**Objective:** Quote the material below exactly as written, from the first line to the line that holds "const leftSideClearance = 6.4;", endpoints included.

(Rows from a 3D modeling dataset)
-=-=-=-=-
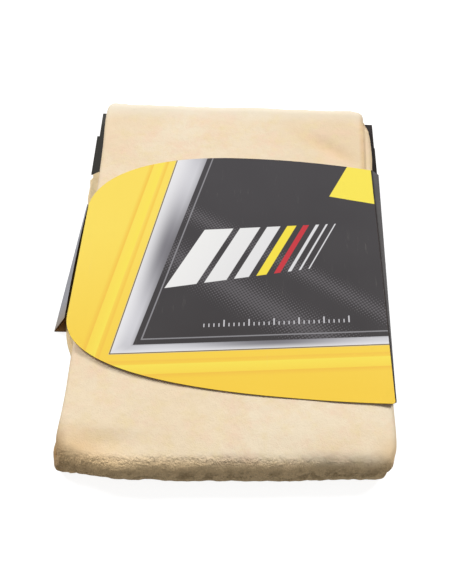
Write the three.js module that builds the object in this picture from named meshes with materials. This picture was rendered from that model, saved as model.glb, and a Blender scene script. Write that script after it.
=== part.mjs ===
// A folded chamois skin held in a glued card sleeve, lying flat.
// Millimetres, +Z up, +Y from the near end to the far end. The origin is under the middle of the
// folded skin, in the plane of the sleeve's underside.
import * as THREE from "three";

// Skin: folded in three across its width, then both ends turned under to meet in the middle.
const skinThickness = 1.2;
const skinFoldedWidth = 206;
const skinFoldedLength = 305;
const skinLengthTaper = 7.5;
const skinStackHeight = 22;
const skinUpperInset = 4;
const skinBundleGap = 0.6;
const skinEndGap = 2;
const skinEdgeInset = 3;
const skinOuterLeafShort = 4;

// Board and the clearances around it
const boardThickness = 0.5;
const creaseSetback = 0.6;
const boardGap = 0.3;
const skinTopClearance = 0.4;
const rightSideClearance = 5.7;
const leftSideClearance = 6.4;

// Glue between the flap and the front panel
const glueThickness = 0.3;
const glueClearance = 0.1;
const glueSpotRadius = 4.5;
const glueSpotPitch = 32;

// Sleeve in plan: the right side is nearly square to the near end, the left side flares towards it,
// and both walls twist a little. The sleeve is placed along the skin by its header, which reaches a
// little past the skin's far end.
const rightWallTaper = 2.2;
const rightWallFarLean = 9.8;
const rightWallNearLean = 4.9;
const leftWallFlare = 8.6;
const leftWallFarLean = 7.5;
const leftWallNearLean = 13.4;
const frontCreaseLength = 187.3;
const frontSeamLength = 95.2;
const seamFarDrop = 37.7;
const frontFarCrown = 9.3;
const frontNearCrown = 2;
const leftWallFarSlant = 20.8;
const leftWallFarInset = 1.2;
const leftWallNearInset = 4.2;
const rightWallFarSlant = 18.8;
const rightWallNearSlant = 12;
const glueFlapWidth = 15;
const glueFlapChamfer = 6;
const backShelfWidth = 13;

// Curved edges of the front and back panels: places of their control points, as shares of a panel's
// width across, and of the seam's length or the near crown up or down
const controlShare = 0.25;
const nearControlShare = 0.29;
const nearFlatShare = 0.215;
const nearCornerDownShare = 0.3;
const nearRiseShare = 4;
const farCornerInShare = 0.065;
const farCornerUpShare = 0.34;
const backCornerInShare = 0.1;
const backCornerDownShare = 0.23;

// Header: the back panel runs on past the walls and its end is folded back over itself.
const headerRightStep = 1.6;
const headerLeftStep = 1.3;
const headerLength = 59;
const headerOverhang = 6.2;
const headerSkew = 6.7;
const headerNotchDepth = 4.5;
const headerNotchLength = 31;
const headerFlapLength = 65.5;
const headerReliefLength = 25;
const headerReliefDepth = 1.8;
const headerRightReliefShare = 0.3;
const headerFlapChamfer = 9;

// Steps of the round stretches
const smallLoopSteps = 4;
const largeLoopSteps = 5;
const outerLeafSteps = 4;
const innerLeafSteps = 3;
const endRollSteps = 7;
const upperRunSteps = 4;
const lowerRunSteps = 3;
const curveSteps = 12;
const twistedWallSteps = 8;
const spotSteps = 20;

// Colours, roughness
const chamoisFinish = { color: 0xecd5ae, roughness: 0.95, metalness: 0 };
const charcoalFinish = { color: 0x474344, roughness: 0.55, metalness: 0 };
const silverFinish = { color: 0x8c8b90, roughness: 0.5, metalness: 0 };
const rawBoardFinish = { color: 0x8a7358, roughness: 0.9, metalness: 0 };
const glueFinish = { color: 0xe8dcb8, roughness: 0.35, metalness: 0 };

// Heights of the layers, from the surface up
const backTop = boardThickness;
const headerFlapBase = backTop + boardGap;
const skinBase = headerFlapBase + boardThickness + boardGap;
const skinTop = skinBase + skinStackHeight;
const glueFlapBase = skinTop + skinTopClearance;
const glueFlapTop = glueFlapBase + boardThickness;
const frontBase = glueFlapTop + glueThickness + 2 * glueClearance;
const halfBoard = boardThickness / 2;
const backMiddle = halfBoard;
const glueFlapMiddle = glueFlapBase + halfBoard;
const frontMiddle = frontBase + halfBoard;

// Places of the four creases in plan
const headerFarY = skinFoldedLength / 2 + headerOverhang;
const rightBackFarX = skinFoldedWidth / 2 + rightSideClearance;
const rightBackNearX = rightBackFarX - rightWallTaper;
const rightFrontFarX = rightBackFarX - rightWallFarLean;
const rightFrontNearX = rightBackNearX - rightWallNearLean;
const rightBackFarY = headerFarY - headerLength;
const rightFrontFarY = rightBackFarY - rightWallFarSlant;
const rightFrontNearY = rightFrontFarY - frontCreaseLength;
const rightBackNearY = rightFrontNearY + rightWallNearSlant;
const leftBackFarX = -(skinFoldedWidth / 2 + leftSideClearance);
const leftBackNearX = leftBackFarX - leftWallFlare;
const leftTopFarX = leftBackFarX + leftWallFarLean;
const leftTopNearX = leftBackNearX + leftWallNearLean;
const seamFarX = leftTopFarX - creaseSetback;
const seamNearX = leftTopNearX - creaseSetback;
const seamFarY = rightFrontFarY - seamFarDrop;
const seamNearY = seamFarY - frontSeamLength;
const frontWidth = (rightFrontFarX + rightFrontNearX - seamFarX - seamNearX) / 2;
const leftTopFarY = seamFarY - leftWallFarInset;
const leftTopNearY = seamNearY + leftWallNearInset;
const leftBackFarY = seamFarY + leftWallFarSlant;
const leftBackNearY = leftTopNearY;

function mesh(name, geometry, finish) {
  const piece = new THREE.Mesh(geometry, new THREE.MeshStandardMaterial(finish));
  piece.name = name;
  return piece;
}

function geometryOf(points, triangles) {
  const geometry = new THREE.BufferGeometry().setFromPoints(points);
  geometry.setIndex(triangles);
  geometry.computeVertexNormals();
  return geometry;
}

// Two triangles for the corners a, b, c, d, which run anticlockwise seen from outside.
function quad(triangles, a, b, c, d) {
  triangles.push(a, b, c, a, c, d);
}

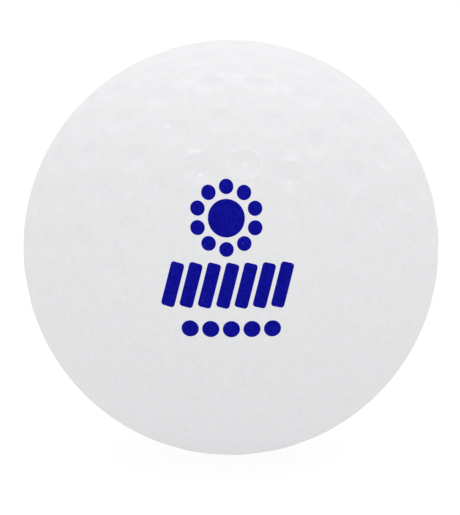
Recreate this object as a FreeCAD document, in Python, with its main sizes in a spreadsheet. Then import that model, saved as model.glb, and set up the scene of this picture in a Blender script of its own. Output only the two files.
-=-=-=-=-
**Answer for the task:**
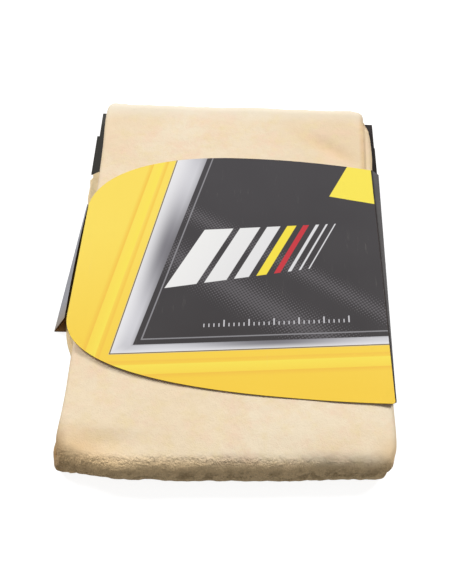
Write the three.js module that builds the object in this picture from named meshes with materials. This picture was rendered from that model, saved as model.glb, and a Blender scene script. Write that script after it.
=== part.mjs ===
// A folded chamois skin held in a glued card sleeve, lying flat.
// Millimetres, +Z up, +Y from the near end to the far end. The origin is under the middle of the
// folded skin, in the plane of the sleeve's underside.
import * as THREE from "three";

// Skin: folded in three across its width, then both ends turned under to meet in the middle.
const skinThickness = 1.2;
const skinFoldedWidth = 206;
const skinFoldedLength = 305;
const skinLengthTaper = 7.5;
const skinStackHeight = 22;
const skinUpperInset = 4;
const skinBundleGap = 0.6;
const skinEndGap = 2;
const skinEdgeInset = 3;
const skinOuterLeafShort = 4;

// Board and the clearances around it
const boardThickness = 0.5;
const creaseSetback = 0.6;
const boardGap = 0.3;
const skinTopClearance = 0.4;
const rightSideClearance = 5.7;
const leftSideClearance = 6.4;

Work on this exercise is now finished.